Post by Guest on Fri 07 Oct 2016, 05:18

Ottawa moving too slowly on suicide-prevention strategy: veterans’ advocates.

Oct. 06, 2016

Canada’s Veterans Affairs Minister says the government is working hard on a strategy to prevent military personnel and former soldiers from killing themselves, but veterans’ advocates are frustrated with the amount of time it is taking just to assess the scope of the problem.

Kent Hehr, the Calgary MP who was appointed nearly a year ago to head the long-troubled veterans department, emerged Thursday from a two-day, closed-door meeting with stakeholders to say the participants pointed out he had yet to complete many of the tasks on his mandate letter from Prime Minister Justin Trudeau.

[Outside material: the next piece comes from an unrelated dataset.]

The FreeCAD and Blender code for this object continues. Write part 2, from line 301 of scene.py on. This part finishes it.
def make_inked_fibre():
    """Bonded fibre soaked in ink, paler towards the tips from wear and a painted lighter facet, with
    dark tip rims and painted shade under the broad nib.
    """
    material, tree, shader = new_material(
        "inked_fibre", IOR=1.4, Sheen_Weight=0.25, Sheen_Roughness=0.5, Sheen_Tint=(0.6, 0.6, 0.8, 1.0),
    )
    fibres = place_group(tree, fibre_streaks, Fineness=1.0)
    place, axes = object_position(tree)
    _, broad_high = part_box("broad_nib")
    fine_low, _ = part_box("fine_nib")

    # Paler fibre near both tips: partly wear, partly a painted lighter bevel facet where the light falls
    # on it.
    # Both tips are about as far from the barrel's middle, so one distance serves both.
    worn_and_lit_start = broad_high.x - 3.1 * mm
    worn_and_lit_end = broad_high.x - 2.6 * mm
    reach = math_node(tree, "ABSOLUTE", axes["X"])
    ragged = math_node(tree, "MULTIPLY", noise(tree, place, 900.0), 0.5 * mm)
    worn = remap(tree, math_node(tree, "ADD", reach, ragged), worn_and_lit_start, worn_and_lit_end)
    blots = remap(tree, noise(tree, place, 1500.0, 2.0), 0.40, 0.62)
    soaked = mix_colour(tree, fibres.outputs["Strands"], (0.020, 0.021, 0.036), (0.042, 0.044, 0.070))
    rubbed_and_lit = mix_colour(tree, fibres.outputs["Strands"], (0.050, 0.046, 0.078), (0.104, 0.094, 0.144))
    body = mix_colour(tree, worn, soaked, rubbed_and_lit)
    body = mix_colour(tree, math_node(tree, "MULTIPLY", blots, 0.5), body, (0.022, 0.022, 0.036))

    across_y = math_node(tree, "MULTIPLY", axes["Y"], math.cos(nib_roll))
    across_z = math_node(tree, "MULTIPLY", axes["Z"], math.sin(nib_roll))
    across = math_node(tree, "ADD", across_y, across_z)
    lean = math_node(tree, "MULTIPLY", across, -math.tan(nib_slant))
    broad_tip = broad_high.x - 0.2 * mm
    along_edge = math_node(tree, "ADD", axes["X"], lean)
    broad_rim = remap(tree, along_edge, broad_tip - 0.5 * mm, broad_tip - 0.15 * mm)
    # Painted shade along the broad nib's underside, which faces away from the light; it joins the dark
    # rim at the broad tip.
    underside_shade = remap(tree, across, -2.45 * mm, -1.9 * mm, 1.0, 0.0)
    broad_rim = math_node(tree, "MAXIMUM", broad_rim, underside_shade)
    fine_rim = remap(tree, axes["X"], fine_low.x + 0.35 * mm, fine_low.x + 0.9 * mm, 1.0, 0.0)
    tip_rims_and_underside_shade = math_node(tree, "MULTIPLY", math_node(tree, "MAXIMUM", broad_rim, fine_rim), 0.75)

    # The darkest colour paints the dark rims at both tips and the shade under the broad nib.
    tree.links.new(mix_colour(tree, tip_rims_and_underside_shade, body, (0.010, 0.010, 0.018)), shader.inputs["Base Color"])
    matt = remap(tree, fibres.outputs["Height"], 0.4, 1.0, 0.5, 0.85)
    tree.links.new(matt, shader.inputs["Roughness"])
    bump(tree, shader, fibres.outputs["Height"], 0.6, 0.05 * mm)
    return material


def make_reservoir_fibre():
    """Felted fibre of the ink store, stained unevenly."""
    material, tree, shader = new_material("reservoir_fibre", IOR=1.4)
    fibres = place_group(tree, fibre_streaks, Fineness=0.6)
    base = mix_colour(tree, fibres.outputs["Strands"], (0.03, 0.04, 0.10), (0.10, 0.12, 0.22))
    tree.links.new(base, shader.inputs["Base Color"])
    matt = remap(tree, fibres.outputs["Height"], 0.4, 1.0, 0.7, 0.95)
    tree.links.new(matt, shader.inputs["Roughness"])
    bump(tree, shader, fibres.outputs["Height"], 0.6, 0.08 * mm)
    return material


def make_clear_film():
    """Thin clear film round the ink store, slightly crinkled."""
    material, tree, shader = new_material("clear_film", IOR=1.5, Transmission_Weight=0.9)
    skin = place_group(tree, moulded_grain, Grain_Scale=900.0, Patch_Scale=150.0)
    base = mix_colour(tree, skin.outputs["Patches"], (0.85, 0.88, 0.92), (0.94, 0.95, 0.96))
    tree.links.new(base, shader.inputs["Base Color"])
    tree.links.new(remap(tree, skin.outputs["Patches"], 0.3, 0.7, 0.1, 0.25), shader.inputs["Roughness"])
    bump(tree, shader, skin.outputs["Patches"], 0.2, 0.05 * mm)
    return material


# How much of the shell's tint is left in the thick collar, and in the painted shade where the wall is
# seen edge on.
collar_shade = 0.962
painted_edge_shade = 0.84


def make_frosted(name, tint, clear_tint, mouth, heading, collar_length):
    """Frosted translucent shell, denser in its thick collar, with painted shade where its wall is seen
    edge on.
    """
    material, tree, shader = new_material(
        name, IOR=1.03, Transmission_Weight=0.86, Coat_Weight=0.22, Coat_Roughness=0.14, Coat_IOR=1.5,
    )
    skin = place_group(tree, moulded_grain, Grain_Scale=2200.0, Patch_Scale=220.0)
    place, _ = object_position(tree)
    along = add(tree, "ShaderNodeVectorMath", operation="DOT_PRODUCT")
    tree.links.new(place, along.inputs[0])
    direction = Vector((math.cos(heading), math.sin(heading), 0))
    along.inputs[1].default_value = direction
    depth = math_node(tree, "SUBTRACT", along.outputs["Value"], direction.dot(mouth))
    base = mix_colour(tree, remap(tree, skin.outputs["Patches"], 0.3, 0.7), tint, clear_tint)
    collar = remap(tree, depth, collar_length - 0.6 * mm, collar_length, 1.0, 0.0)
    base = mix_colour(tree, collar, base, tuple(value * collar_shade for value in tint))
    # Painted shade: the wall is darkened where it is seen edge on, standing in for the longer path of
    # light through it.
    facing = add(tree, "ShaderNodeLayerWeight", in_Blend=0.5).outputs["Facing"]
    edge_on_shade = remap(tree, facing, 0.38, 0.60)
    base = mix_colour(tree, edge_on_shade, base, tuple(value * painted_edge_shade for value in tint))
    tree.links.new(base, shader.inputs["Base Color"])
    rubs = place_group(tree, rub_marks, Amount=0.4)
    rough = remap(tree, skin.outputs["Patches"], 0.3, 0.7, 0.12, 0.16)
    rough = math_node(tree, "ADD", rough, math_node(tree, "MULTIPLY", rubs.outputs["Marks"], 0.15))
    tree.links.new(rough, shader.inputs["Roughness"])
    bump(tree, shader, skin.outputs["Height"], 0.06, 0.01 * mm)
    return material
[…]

Among them is the development, in conjunction with the Department of National Defence, of a suicide-prevention strategy for veterans and current members of the forces. A continuing Globe and Mail investigation has found that at least 62 of the soldiers, sailors and aviators who were deployed to Afghanistan took their own lives after their deployment.

Mr. Hehr said his department is working closely with Defence to modernize the suicide-prevention policy and to ensure that the best practices are being followed. “We are moving along relatively quickly,” he told reporters. “I am pleased at the progress we have made. In particular over the summer, a lot of heavy lifting has been done.”

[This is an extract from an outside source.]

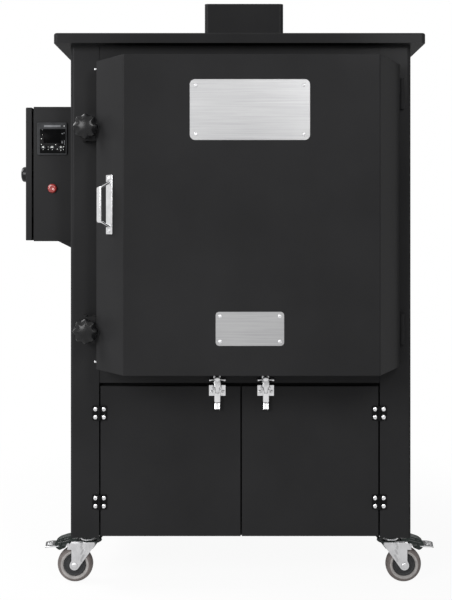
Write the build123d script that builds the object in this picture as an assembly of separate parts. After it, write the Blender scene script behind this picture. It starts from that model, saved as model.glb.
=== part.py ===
from build123d import *
import math
import os

os.makedirs("parts", exist_ok=True)

# A front-loading electric ceramic kiln on casters, in millimetres.
# +Z is up, the door faces -Y. The pieces are laid out about the middle of the body, and
# moved at the end so that the origin is on the floor at the middle of the whole outline.

# Casing
body_width = 789.0
body_shift = 2.75
body_depth = 700.0
sheet = 2.0
cabinet_opening = 650.0
corner_radius = 9.0
rear_return = 40.0
panel_tuck = 20.0
roof_width = 850.0
roof_overhang = 35.0
roof_thickness = 23.3
roof_lip = 55.0

# Vent slots low in the rear panel
vent_length = 60.0
vent_height = 5.0
vent_column_pitch = 100.0
vent_row_pitch = 15.0
vent_above_bottom = 100.0

# Heights, from the floor up
caster_height = 120.3
cabinet_sill = 4.0
cabinet_door_height = 348.1
rail_gap = 7.0
door_above_rail = 39.4
door_height = 695.6
door_to_roof = 46.3

body_bottom = caster_height
cabinet_door_bottom = body_bottom + cabinet_sill
cabinet_door_top = cabinet_door_bottom + cabinet_door_height
rail_bottom = cabinet_door_top + rail_gap
door_bottom = rail_bottom + door_above_rail
door_top = door_bottom + door_height
body_top = door_top + door_to_roof
roof_top = body_top + roof_thickness

front_y = -body_depth / 2
rear_y = body_depth / 2
left_wall = body_shift - body_width / 2
right_wall = body_shift + body_width / 2
opening_side = cabinet_opening / 2

# Chimney and flue
chimney_x = 13.0
chimney_width = 200.0
chimney_height = 124.0
chimney_flange = 15.0
flue_bore_radius = 40.0
flue_wall = 6.0
flue_clearance = 0.5
flue_collar_radius = 62.0
flue_collar_height = 12.0

# Chamber lining
chamber_x = 13.0
chamber_width = 400.0
mouth_below_door_top = 113.0
chamber_depth = 470.0
brick = 120.0
floor_brick = 135.0
deck_sheet = 3.0
deck_above_rail = 7.0

deck_top = rail_bottom + deck_above_rail
chamber_bottom = deck_top + floor_brick
chamber_height = door_top - mouth_below_door_top - chamber_bottom
chamber_top = chamber_bottom + chamber_height
brick_front = front_y + 2 * sheet
chamber_back = brick_front + chamber_depth
brick_rear = chamber_back + brick
brick_left = chamber_x - chamber_width / 2 - brick
brick_right = chamber_x + chamber_width / 2 + brick

# Heating elements and thermocouple
element_radius = 5.0
element_gap = 10.0
element_count = 6
element_end_gap = 65.0
element_front_gap = 28.0
element_tail = 60.0
element_leg_gap = 28.0
element_pitch = (chamber_height - 2 * element_end_gap) / (element_count - 1)
thermocouple_radius = 6.0
thermocouple_head_radius = 22.0
thermocouple_height = 120.0
thermocouple_reach = 70.0
thermocouple_head_length = 45.0

# Base frame of angle iron
angle_width = 30.0
angle_thickness = 3.0
corner_plate = 96.0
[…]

But the pace is not fast enough for veterans advocates who say lives are at risk and the government has been too slow to obtain the data that would reveal the scope of the problem.

Veterans Affairs said last December that it would start to release annual reports on the suicides of former members – a gap in knowledge that was highlighted by The Globe’s investigation – but would not do so until December, 2017.

There was a lot of talk at the two-day meeting about suicide, said Aaron Bedard, an Afghanistan veteran who is part of a class-action lawsuit alleging that modern-day soldiers who are disabled in the line of duty are not treated as well as those who fought in the world wars and Korea.

“We’ve been pushing for a year and a half for suicide data,” said Mr. Bedard. “We want to know where, when and why people commit suicide after they serve, and how soon after they have left the military it’s happening. We want to see the trends, we want to see the regions. We want to get a sense of areas where there might be a hot pocket of suicides. And we want to know why. What’s working, what’s not?”

Frustrated with being told that it will be more than a year before the government releases numbers, Mr. Bedard posted his own survey Thursday to his Veteran Guerrilla Radio Facebook page, a public discussion forum for ex-military members. It asks the public to tell what they know about veterans’ suicides. Within a couple of hours, he had 17 responses.

The aim, said Mr. Bedard, is to expose trends – to determine whether the release process is contributing to suicides or if the interaction with Veterans Affairs, especially on issues of mental health, has been too adversarial.

The Veterans Affairs department says it is moving as quickly as possible to gather the information about suicides but it is depending on Statistics Canada to link its data about mortality with release information from the Canadian Armed Forces. All parties are expending considerable effort to ensure that the numbers are accurate and complete, said a Veterans Affairs spokesman in an e-mail.

Mike Blais, the founder of the Canadian Veterans Advocacy, who also attended the meeting, said there are good people working in an advocacy group established to advise the Veterans Affairs Minister about mental health and suicide, but they have not been provided with the time or the resources they need to do the job.

“We have asked for the numbers of veterans who have committed suicide. There are none,” said Mr. Blais. “There’s a lot we can do to prevent suicide, but unless we have that knowledge, unless we bring in the doctors and the people who are pros to discuss this and come up with effective solutions, it’s going to continue. The scourge will never stop.”